Would Martin Luther King, Jr. wear a safety pin?
I woke up with that question on my mind.
Our nation is still reacting to a presidential election that surprised everyone. Millennials are wearing safety pins to say, “You are safe with me. I stand with you.” Here’s a link to a more in-depth article that explains the origins of the safety pin movement.
Again I ask. Would MLK wear a safety pin? I’ve been streaming his speeches on Spotify and have to wonder. Would MLK want us to feel safe? Maybe. Then again, maybe he wouldn’t.
Dr. Martin Luther King, Jr. fought against racism from pulpits, pavements and prisons. He gave his life for a civil rights movement that shaped our country into something better. When things got violent, he stepped into the fray and preached a position of love and peace. Here’s a link to his famous speech, “Loving Our Enemies.” I encourage you to take a few moments to read it. Don’t worry. I’ll wait. 🙂 In this speech, Dr. King tells us that “Jesus wasn’t playin’.” He says we are to love (not like, LOVE) our enemies. In other speeches he urges us to look upon our fellow man and expect goodness. Those sentiments lead me to feel that Dr. King might not have donned a safety pin. A recurring theme of his speeches was to challenge us to look upon each other and expect the best, expect goodness, expect safety.
Maybe that’s why I resist wearing a safety pin. I want to walk through my days and look into the eyes of my fellow man for goodness, not look down for a pin on a lapel. Because what if it’s not there? What then? Do I assume that person is unsafe? Ignorant? Racist? Misogynist? I can’t. I won’t. Right now there’s enough us versus them, him versus her in the world. I choose to look upon everyone as safe and if I am harmed because of that supposition, well then, I’ll hurt. But I won’t let it color my judgment against everyone.

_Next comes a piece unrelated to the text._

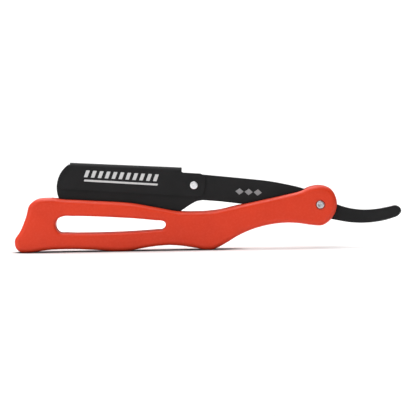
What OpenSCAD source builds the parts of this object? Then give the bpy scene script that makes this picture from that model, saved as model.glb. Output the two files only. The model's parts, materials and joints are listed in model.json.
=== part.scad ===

To every single person wearing a safety pin, I respect your choice. Your fear is real and I have great compassion for you, but the truth is places of fear and discomfort have inspired the most dramatic steps forward in civil rights. If Rosa Parks hadn’t refused to give up her seat on that bus, forward progress would have been delayed for who knows how long? Anxiety, fear, anger, discomfort, and the passion to right a wrong led to change.
I guess the mom in me needs to say something else, too. Whether you’re a millennial or middle-ager like me, you have a right to feel however you feel. For now honor it. Cling to one another. Grieve. But then for God’s sake rise up! Take action to defend what you feel is most at risk. Use your fear and anxiety to push you out of your comfort zone and use your voice, your strong, unique and perfect voice to take action.

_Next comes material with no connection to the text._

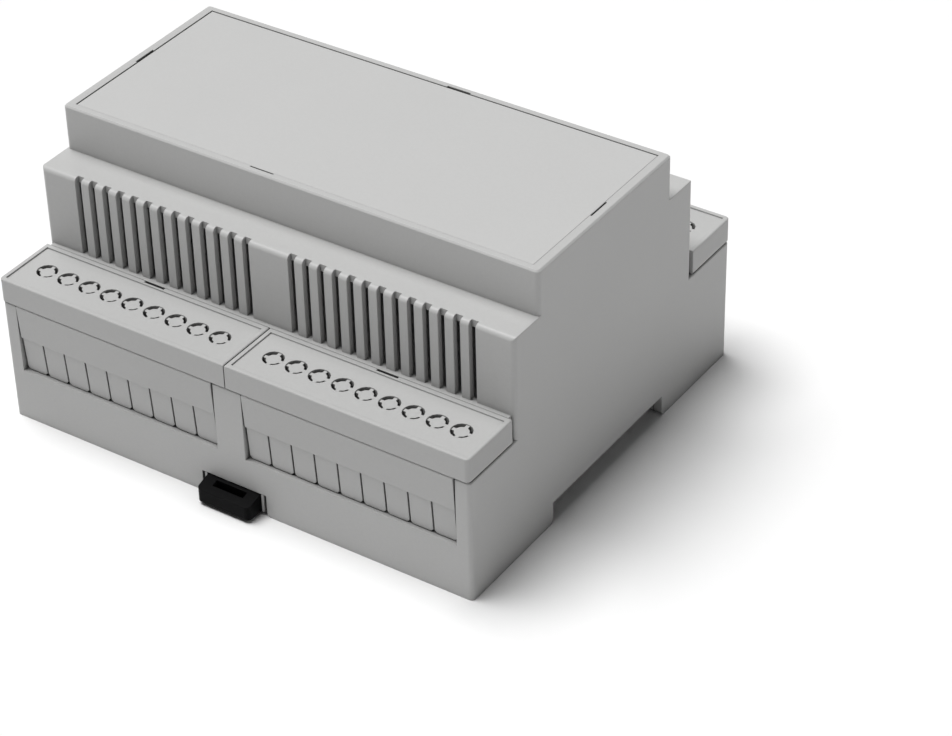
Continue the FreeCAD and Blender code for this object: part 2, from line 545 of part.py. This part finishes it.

Attend that city council meeting. Write a letter to president-elect Trump and and local politicians to say that you expect the rights of all to be preserved and revered by this administration. Volunteer for a suicide hotline. Give to the local food bank. Help a neighbor. Do. Something. Now.
This has been my strategy all week and I feel better, way better doing something with my anxiety and fear than not.
And I’ll confess something ugly to you, too. If Hillary had won last week I’d be smiling. I’d feel safe. I’d feel comfortable. And I sure as hell wouldn’t be recommitting myself to the causes I’ve always felt most strongly about. So for me, a self-confessed Pollyanna, this is the silver lining.